Beyond the Basics: Diving Deeper into Passphrase Nuances
- BIP39 Standard: Passphrase implementation follows the BIP39 standard, ensuring compatibility across various wallets.
- Hidden Wallet Derivation Paths: Different wallets might use slightly different algorithms to derive hidden wallets from passphrases. Understanding your wallet’s specific method can be helpful.
- Multisig Wallets and Passphrases: Combining passphrases with multi-signature wallets can add further layers of security and control.
- Colour code your Passphrase: If you would like to give yourself and criminals the runaround, you could encode your Passphrase with something like BIP39 Colors, making it even harder to guess.
Passphrases are an optional layer for additional safety.

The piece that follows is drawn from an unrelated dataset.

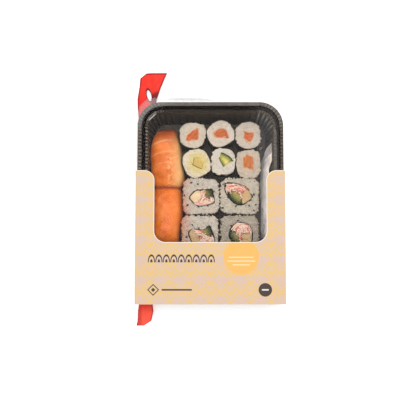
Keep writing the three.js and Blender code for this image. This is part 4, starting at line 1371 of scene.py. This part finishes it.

As the landscape of Bitcoin merges with traditional finance, and as the wealth stored in the Bitcoin network grows, more people will find out about it, including criminals. This increase in wealth makes Bitcoiners an attractive target; breaking into a home and stealing a few electronics, jewellery and cash might not be worth it, but if thieves know they can quickly make out with a seed plate holding a few Bitcoin, it might encourage them to take more risk.
While you might have been protected in the past with a simple seed phrase setup, those security options that have previously protected you might need to be more robust going forward.
Prioritising security is not just wise; it’s essential, but you must be willing to accept the trade-offs before adding additional security. If you are not ready for the complexity of Passphrases or feel an alternative security option like multi-sig works for you, go ahead.
But if you are going to remain a single-sig user and you live in an area where home invasions, kidnappings and muggings are common, you might want to start to get comfortable with Passphrase protection. Integrating a Bitcoin passphrase into your security arsenal adds an invaluable layer of protection, safeguarding your sats against potential threats that none of us want to consider since we don’t want to think about the worst-case scenarios and do not plan for them accordingly.